Entries from a dataset:
------------------------------------------------------------

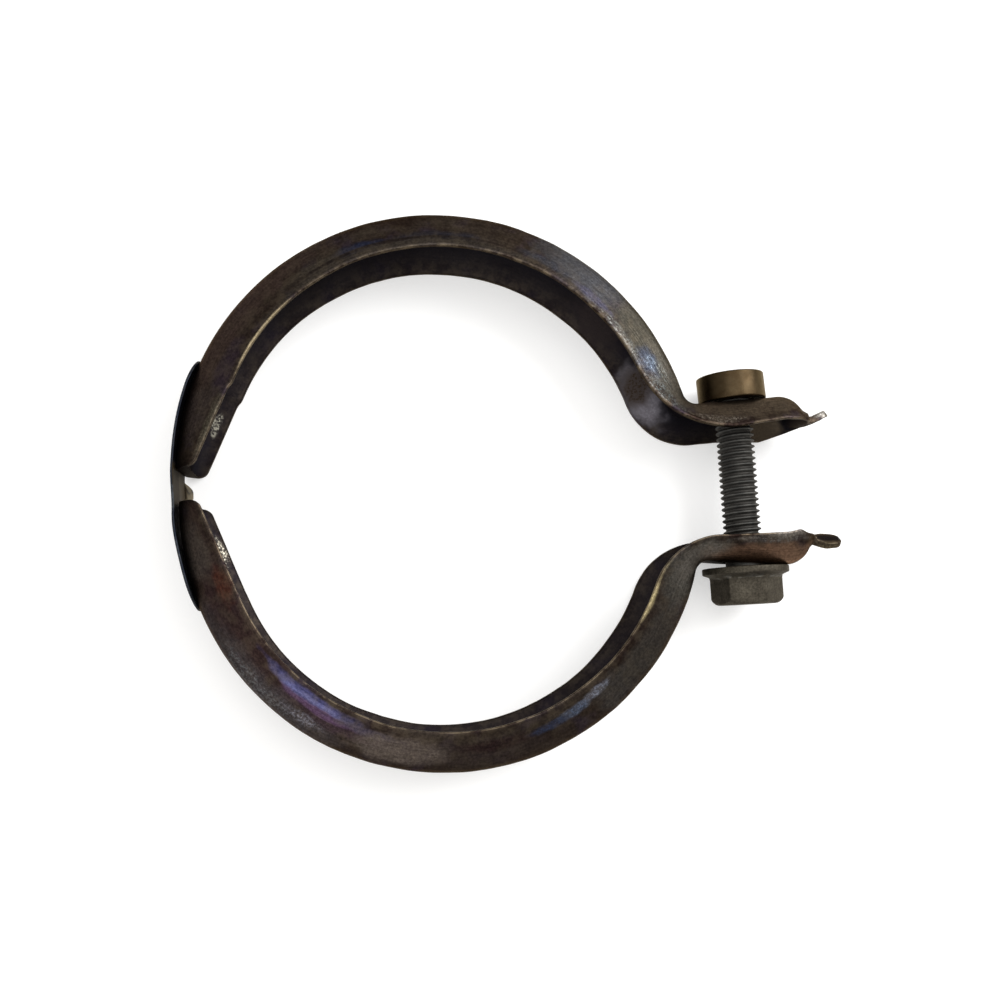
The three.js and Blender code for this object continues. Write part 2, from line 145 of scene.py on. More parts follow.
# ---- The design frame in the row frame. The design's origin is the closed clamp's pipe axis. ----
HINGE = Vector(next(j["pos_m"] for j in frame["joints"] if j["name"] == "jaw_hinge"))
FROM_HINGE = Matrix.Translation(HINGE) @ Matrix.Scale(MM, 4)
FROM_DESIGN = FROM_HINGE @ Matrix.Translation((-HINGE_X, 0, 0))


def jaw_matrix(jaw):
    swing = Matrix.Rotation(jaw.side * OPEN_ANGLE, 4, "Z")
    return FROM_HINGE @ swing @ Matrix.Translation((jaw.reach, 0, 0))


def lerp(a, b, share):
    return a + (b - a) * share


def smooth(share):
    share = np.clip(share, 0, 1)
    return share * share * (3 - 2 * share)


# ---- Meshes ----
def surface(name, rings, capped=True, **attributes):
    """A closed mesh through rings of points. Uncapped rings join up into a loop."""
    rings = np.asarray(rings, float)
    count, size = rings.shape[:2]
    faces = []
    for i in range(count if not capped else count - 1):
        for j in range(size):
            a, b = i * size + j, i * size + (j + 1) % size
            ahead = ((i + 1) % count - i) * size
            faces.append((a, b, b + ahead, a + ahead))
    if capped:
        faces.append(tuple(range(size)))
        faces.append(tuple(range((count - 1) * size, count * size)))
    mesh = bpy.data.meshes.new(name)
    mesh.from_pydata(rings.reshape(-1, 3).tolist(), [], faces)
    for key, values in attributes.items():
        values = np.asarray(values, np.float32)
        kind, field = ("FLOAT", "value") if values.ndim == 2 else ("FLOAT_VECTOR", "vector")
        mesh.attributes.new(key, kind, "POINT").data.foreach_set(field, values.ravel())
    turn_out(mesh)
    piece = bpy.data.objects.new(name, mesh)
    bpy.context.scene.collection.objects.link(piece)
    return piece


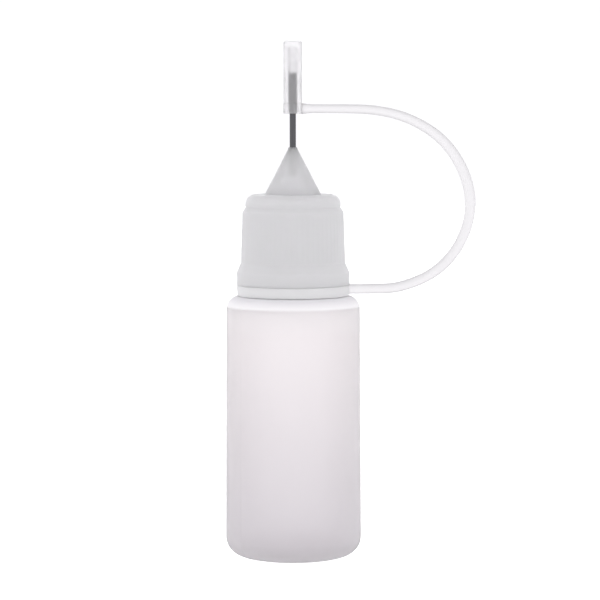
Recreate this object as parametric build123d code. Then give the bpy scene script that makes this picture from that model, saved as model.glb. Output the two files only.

------------------------------------------------------------

# WORK TO COMPLETE
Quote the whole listing above, leaving nothing out.

# EXERCISE RESPONSE
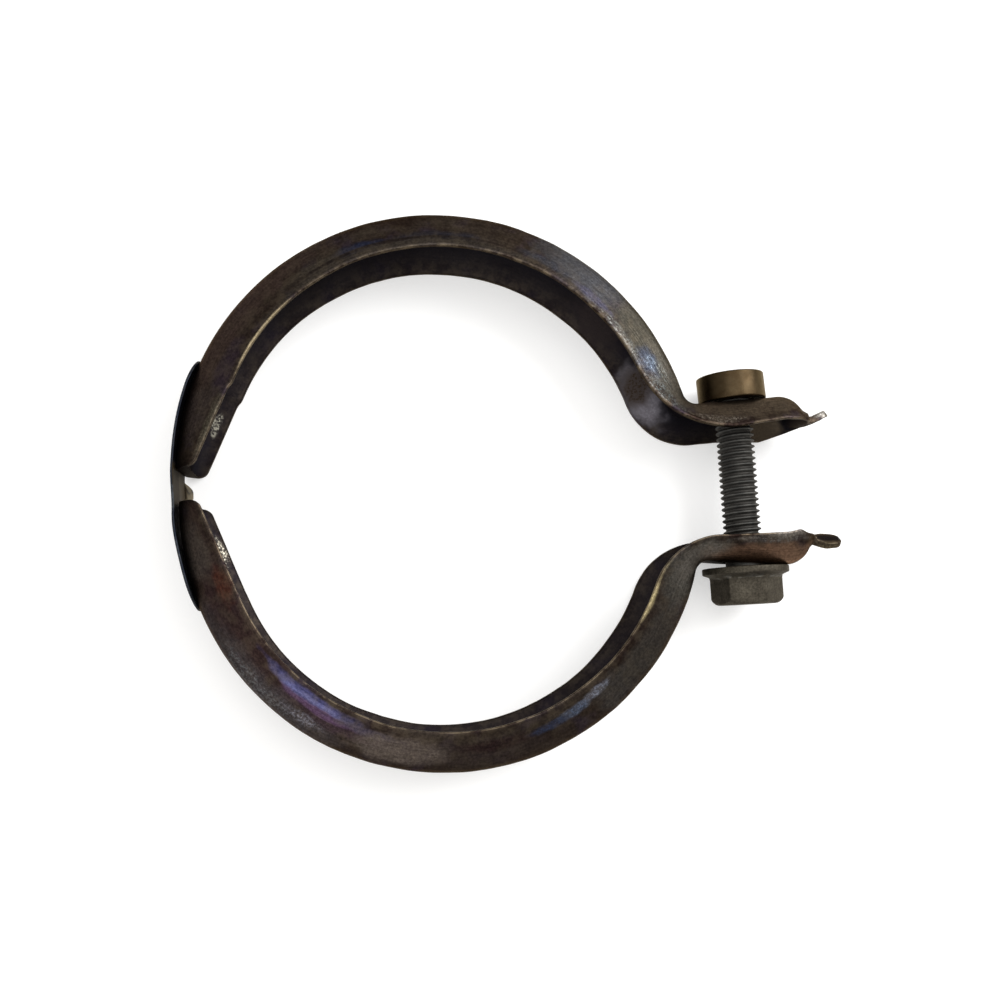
The three.js and Blender code for this object continues. Write part 2, from line 145 of scene.py on. More parts follow.
# ---- The design frame in the row frame. The design's origin is the closed clamp's pipe axis. ----
HINGE = Vector(next(j["pos_m"] for j in frame["joints"] if j["name"] == "jaw_hinge"))
FROM_HINGE = Matrix.Translation(HINGE) @ Matrix.Scale(MM, 4)
FROM_DESIGN = FROM_HINGE @ Matrix.Translation((-HINGE_X, 0, 0))


def jaw_matrix(jaw):
    swing = Matrix.Rotation(jaw.side * OPEN_ANGLE, 4, "Z")
    return FROM_HINGE @ swing @ Matrix.Translation((jaw.reach, 0, 0))


def lerp(a, b, share):
    return a + (b - a) * share


def smooth(share):
    share = np.clip(share, 0, 1)
    return share * share * (3 - 2 * share)


# ---- Meshes ----
def surface(name, rings, capped=True, **attributes):
    """A closed mesh through rings of points. Uncapped rings join up into a loop."""
    rings = np.asarray(rings, float)
    count, size = rings.shape[:2]
    faces = []
    for i in range(count if not capped else count - 1):
        for j in range(size):
            a, b = i * size + j, i * size + (j + 1) % size
            ahead = ((i + 1) % count - i) * size
            faces.append((a, b, b + ahead, a + ahead))
    if capped:
        faces.append(tuple(range(size)))
        faces.append(tuple(range((count - 1) * size, count * size)))
    mesh = bpy.data.meshes.new(name)
    mesh.from_pydata(rings.reshape(-1, 3).tolist(), [], faces)
    for key, values in attributes.items():
        values = np.asarray(values, np.float32)
        kind, field = ("FLOAT", "value") if values.ndim == 2 else ("FLOAT_VECTOR", "vector")
        mesh.attributes.new(key, kind, "POINT").data.foreach_set(field, values.ravel())
    turn_out(mesh)
    piece = bpy.data.objects.new(name, mesh)
    bpy.context.scene.collection.objects.link(piece)
    return piece


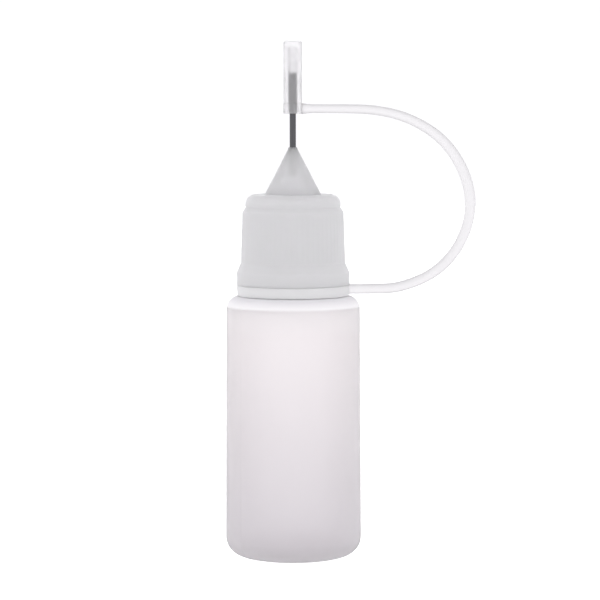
Recreate this object as parametric build123d code. Then give the bpy scene script that makes this picture from that model, saved as model.glb. Output the two files only.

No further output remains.